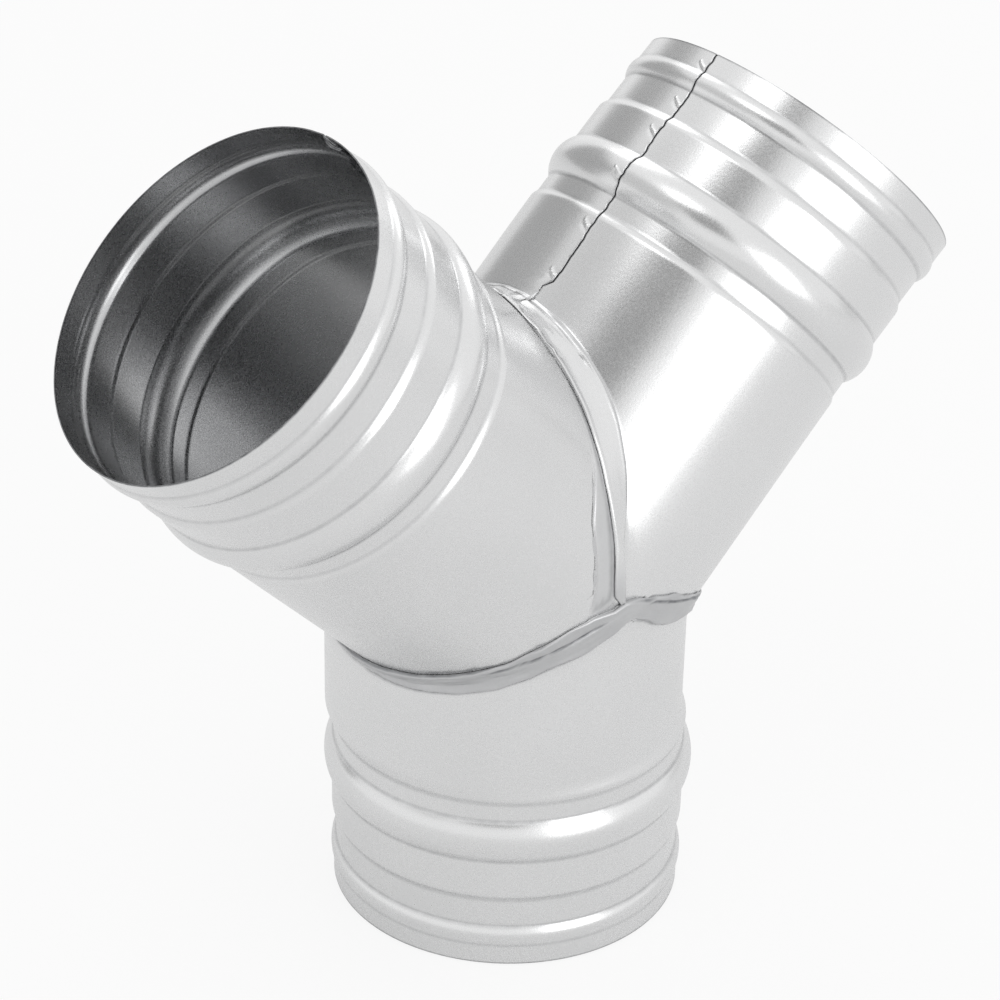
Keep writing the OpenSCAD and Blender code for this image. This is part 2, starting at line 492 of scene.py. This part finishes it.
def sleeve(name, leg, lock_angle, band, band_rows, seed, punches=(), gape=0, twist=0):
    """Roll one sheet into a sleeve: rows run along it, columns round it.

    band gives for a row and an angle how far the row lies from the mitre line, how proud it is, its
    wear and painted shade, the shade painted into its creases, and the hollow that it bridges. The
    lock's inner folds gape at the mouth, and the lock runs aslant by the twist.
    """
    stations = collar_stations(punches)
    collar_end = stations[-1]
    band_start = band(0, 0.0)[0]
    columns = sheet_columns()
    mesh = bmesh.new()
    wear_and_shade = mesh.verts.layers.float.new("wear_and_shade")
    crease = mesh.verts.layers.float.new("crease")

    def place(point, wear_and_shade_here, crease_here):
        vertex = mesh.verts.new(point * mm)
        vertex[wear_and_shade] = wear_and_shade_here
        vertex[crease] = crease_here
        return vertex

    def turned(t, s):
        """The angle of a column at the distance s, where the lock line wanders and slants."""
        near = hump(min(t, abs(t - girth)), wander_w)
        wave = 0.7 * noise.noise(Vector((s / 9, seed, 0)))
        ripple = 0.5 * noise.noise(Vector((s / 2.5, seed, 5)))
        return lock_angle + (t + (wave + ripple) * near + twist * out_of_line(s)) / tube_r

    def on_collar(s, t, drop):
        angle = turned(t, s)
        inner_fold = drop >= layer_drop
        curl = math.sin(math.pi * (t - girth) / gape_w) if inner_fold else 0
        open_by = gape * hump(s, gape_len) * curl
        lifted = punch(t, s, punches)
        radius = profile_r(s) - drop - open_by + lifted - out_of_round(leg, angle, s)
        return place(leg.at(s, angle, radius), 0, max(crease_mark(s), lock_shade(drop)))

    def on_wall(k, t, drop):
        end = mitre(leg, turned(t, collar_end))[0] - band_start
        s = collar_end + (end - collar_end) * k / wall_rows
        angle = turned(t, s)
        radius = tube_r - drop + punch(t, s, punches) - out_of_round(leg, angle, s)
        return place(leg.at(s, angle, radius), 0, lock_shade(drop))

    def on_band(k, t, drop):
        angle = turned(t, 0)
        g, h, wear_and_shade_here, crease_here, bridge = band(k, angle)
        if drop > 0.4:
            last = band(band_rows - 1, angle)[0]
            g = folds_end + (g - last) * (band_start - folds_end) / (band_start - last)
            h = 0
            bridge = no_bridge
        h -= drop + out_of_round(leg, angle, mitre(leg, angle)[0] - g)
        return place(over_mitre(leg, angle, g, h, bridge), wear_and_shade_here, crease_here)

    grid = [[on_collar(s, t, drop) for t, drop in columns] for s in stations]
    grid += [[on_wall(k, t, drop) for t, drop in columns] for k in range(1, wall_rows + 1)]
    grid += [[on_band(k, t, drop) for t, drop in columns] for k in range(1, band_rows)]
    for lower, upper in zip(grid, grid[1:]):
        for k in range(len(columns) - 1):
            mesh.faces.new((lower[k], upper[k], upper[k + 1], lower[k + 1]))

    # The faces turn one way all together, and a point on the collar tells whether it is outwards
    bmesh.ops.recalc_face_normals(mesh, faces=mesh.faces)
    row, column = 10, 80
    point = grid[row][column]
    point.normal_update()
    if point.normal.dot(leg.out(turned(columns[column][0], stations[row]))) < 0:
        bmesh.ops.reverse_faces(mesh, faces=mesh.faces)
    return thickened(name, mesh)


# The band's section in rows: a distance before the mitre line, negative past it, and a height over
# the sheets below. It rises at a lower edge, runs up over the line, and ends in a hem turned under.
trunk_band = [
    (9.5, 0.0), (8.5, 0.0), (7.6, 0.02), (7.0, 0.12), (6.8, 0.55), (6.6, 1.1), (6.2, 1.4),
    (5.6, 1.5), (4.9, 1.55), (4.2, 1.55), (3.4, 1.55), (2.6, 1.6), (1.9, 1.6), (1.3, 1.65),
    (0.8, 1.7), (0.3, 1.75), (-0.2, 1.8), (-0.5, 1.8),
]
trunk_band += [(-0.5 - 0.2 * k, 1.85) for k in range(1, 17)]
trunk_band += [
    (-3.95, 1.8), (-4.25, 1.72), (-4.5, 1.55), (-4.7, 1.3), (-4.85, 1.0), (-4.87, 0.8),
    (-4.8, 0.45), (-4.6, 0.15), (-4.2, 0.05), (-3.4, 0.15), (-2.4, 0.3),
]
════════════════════
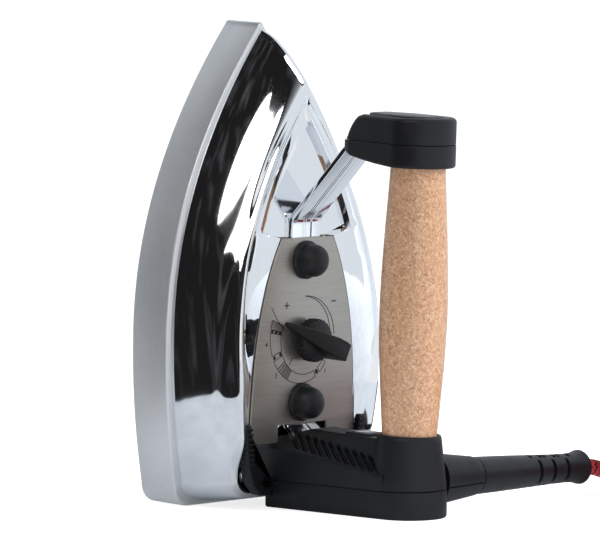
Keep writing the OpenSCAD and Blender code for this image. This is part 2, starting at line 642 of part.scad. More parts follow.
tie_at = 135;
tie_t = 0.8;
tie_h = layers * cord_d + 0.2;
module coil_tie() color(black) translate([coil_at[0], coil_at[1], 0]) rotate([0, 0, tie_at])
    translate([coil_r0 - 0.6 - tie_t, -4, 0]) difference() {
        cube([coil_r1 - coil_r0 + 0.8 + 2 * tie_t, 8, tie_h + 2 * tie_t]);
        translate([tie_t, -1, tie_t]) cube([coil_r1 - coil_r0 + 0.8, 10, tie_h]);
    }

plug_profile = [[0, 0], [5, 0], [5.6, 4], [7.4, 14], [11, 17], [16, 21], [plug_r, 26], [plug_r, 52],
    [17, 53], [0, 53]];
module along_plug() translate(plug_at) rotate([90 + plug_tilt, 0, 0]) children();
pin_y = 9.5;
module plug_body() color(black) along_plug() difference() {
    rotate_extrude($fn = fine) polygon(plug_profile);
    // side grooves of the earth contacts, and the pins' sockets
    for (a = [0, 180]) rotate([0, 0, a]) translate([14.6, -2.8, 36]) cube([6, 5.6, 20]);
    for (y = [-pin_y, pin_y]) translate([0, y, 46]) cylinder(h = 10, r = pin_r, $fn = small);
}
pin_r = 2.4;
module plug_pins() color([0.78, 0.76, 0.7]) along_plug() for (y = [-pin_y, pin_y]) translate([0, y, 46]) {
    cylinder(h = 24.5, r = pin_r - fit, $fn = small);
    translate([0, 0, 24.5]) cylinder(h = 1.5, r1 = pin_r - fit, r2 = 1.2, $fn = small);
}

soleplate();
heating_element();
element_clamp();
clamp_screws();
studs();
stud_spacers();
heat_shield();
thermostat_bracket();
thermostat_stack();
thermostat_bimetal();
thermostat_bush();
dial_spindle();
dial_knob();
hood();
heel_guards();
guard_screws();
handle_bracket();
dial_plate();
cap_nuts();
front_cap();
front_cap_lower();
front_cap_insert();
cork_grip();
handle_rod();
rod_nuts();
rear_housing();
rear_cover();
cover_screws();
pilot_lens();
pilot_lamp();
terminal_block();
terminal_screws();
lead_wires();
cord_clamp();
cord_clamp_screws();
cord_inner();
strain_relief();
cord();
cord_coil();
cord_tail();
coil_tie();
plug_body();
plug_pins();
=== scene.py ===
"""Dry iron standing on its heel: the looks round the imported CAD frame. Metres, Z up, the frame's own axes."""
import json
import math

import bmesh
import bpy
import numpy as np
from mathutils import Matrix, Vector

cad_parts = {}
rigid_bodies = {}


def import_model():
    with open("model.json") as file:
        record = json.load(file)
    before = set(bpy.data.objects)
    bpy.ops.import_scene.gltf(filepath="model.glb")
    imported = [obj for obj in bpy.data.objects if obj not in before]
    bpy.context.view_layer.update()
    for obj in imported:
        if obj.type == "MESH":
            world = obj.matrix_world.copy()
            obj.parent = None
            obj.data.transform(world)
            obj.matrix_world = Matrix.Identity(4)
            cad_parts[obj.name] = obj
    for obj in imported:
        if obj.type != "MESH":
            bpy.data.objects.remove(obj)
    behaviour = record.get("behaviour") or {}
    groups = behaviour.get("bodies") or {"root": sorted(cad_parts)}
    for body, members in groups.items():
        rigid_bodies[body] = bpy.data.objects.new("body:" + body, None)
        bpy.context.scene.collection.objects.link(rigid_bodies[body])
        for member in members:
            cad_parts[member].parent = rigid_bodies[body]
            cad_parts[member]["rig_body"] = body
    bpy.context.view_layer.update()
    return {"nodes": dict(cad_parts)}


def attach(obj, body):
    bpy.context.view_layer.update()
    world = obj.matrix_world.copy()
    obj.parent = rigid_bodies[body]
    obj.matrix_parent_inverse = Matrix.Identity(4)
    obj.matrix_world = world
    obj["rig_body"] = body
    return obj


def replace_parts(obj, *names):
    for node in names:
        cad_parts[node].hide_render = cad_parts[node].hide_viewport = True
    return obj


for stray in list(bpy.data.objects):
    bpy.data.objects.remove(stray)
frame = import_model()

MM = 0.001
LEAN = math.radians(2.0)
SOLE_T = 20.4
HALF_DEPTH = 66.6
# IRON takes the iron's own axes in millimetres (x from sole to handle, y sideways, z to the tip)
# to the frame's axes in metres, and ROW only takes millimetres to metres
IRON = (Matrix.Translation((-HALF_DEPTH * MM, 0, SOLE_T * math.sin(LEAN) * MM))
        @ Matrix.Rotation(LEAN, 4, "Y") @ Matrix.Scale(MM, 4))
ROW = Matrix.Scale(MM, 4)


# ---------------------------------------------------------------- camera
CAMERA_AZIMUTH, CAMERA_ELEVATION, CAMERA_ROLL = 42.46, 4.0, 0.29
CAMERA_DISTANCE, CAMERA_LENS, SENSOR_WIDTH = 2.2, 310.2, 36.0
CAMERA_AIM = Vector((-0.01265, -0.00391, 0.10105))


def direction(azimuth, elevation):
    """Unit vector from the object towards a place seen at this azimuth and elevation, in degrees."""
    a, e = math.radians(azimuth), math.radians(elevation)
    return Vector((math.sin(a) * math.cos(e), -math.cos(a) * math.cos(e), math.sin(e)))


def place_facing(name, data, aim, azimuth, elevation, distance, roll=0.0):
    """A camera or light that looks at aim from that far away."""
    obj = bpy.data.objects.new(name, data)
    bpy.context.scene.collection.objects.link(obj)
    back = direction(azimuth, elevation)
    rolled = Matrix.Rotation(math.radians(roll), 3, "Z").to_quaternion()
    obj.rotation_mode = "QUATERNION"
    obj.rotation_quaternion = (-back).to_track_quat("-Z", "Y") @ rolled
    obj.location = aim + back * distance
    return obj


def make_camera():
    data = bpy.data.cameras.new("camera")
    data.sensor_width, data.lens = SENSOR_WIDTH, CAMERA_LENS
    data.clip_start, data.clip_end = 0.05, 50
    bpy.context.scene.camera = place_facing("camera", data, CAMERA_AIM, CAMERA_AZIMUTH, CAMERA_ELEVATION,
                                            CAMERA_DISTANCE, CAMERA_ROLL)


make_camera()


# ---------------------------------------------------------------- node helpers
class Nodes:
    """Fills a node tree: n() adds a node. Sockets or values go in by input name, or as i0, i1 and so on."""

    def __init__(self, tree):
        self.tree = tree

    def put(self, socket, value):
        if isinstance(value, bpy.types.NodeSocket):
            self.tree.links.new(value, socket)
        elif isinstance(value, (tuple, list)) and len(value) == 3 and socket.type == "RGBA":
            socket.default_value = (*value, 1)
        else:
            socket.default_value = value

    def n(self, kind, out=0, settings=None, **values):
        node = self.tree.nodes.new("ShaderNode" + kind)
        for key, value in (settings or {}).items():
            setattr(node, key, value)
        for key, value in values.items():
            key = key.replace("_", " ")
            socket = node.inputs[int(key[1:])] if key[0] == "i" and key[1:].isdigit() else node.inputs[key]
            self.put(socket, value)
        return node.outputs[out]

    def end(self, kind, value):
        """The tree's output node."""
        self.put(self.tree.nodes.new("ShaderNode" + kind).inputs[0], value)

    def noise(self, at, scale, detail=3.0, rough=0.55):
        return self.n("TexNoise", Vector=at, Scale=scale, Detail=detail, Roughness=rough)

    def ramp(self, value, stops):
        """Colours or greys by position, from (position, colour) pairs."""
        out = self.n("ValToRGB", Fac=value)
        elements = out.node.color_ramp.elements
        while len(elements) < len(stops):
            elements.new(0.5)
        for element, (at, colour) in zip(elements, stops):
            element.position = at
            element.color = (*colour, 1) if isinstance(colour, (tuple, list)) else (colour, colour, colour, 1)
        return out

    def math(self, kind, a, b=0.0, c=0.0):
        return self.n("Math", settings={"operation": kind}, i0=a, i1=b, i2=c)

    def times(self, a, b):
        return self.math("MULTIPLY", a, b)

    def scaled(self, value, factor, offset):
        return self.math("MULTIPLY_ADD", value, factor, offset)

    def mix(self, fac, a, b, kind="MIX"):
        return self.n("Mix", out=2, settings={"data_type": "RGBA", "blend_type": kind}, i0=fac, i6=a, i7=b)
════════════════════
> **WORK INSTRUCTIONS**: Return nothing but the lines running from the line with "soleplate();" through the line with "for member in", exactly as they appear.

> **ANSWER BELOW**:
soleplate();
heating_element();
element_clamp();
clamp_screws();
studs();
stud_spacers();
heat_shield();
thermostat_bracket();
thermostat_stack();
thermostat_bimetal();
thermostat_bush();
dial_spindle();
dial_knob();
hood();
heel_guards();
guard_screws();
handle_bracket();
dial_plate();
cap_nuts();
front_cap();
front_cap_lower();
front_cap_insert();
cork_grip();
handle_rod();
rod_nuts();
rear_housing();
rear_cover();
cover_screws();
pilot_lens();
pilot_lamp();
terminal_block();
terminal_screws();
lead_wires();
cord_clamp();
cord_clamp_screws();
cord_inner();
strain_relief();
cord();
cord_coil();
cord_tail();
coil_tie();
plug_body();
plug_pins();
=== scene.py ===
"""Dry iron standing on its heel: the looks round the imported CAD frame. Metres, Z up, the frame's own axes."""
import json
import math

import bmesh
import bpy
import numpy as np
from mathutils import Matrix, Vector

cad_parts = {}
rigid_bodies = {}


def import_model():
    with open("model.json") as file:
        record = json.load(file)
    before = set(bpy.data.objects)
    bpy.ops.import_scene.gltf(filepath="model.glb")
    imported = [obj for obj in bpy.data.objects if obj not in before]
    bpy.context.view_layer.update()
    for obj in imported:
        if obj.type == "MESH":
            world = obj.matrix_world.copy()
            obj.parent = None
            obj.data.transform(world)
            obj.matrix_world = Matrix.Identity(4)
            cad_parts[obj.name] = obj
    for obj in imported:
        if obj.type != "MESH":
            bpy.data.objects.remove(obj)
    behaviour = record.get("behaviour") or {}
    groups = behaviour.get("bodies") or {"root": sorted(cad_parts)}
    for body, members in groups.items():
        rigid_bodies[body] = bpy.data.objects.new("body:" + body, None)
        bpy.context.scene.collection.objects.link(rigid_bodies[body])
        for member in members:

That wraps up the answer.